# Task objective
Of the lines listed below, how many contain the string "pose"? Answer with the number alone.

# Supplied data
┌──

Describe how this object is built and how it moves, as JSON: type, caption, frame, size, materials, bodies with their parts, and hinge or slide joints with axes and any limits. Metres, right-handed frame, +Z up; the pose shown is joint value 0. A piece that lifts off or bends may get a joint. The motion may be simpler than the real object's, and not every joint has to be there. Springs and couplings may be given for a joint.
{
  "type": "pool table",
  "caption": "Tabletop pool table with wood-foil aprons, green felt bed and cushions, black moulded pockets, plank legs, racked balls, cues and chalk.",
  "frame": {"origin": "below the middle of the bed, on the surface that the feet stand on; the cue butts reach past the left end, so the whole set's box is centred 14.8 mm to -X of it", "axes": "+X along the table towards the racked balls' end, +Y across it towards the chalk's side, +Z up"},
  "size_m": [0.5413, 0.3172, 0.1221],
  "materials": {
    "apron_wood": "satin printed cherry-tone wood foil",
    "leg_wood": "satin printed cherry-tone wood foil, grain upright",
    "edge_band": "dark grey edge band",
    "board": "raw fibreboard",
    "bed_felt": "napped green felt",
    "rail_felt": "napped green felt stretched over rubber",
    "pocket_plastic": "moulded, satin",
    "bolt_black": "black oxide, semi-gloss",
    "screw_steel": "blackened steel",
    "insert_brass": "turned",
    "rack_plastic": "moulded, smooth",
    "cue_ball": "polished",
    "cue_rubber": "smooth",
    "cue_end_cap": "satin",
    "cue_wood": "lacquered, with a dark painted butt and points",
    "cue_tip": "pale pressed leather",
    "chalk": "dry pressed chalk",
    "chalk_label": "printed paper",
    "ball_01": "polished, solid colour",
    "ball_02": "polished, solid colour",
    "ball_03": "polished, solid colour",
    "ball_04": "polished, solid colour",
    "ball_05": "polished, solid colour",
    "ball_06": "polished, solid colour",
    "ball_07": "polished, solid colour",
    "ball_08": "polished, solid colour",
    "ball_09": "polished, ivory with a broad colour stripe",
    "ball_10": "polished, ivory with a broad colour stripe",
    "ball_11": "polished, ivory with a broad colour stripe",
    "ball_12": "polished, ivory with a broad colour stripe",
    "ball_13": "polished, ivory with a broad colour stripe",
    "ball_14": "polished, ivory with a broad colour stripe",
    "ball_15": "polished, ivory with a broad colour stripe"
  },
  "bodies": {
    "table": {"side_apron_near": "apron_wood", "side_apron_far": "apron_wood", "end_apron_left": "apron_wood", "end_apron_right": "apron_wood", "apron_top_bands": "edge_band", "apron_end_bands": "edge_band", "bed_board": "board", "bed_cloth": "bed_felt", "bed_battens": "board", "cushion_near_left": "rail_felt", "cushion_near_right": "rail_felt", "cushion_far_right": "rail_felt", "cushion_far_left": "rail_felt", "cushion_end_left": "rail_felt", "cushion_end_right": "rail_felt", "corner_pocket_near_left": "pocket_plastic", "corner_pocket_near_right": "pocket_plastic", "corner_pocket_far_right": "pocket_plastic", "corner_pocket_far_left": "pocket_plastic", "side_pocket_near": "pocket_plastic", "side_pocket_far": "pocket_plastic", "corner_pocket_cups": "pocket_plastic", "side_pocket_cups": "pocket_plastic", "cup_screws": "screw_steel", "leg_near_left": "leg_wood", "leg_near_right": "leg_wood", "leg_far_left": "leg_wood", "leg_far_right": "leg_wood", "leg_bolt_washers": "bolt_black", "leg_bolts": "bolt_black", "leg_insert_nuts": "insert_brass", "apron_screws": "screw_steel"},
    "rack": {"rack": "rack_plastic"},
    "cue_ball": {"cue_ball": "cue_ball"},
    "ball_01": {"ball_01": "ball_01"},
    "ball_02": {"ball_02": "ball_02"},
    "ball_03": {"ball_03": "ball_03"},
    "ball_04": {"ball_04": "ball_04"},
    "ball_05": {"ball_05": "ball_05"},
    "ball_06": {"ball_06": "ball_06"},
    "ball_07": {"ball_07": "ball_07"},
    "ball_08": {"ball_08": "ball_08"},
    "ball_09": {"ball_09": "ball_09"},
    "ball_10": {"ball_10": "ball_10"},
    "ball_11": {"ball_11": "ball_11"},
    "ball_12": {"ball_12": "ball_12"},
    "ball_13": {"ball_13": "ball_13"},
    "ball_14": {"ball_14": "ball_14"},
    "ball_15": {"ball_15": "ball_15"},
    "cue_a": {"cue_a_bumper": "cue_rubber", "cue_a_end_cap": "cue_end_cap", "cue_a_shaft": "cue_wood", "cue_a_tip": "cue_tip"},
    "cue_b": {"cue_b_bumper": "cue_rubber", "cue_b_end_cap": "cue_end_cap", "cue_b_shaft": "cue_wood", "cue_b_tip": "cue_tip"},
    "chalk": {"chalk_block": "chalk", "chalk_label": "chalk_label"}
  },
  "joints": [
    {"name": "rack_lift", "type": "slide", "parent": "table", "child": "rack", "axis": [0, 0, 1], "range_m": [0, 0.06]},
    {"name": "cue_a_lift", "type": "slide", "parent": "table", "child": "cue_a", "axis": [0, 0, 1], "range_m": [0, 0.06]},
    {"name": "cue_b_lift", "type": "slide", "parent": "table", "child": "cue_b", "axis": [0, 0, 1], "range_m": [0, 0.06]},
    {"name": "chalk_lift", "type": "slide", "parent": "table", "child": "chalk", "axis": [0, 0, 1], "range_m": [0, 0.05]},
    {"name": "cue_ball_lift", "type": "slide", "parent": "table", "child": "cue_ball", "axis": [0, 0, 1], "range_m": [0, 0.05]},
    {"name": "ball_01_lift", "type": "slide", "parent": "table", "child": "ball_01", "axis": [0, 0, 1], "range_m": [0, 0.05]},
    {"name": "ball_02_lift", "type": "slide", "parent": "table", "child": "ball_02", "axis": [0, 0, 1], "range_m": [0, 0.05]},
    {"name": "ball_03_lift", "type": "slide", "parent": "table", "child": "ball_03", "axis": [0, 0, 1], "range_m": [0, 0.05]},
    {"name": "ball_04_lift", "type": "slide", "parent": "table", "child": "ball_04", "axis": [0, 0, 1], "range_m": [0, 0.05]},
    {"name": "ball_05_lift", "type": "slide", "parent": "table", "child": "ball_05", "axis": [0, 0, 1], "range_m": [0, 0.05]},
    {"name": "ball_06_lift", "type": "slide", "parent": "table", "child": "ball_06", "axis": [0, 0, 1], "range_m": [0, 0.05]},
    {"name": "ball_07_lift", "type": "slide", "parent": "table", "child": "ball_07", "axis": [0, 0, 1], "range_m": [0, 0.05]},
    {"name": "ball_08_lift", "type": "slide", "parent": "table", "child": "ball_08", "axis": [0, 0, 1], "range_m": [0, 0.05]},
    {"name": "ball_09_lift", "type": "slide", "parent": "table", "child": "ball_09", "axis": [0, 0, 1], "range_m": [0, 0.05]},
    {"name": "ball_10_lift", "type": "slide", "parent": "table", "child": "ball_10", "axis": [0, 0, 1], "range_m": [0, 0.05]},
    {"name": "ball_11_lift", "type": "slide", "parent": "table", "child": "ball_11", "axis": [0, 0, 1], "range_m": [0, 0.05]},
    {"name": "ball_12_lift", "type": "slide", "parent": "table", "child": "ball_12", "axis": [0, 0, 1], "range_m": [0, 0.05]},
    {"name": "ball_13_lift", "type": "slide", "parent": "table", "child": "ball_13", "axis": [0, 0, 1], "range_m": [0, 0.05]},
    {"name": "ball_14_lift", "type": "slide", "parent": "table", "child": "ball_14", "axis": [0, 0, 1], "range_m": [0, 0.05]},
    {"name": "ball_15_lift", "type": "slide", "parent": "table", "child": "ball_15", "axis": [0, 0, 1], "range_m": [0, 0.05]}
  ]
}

└──
┌──

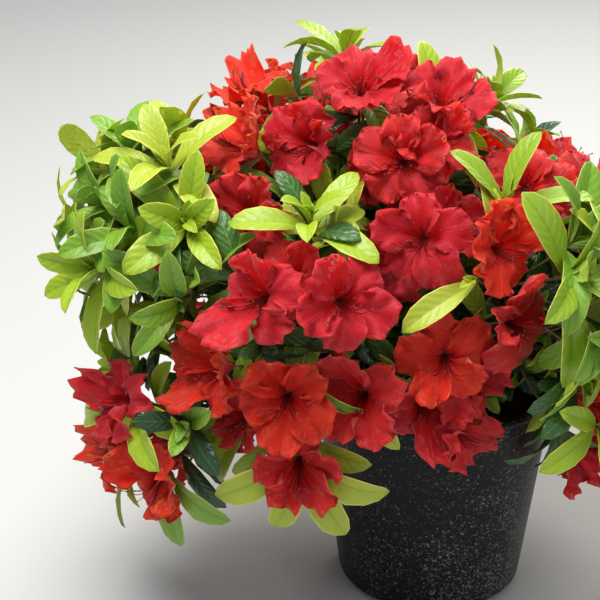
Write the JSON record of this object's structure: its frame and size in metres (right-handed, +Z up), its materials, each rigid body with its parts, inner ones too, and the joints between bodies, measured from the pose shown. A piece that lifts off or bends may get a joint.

└──

# Exercise answer
2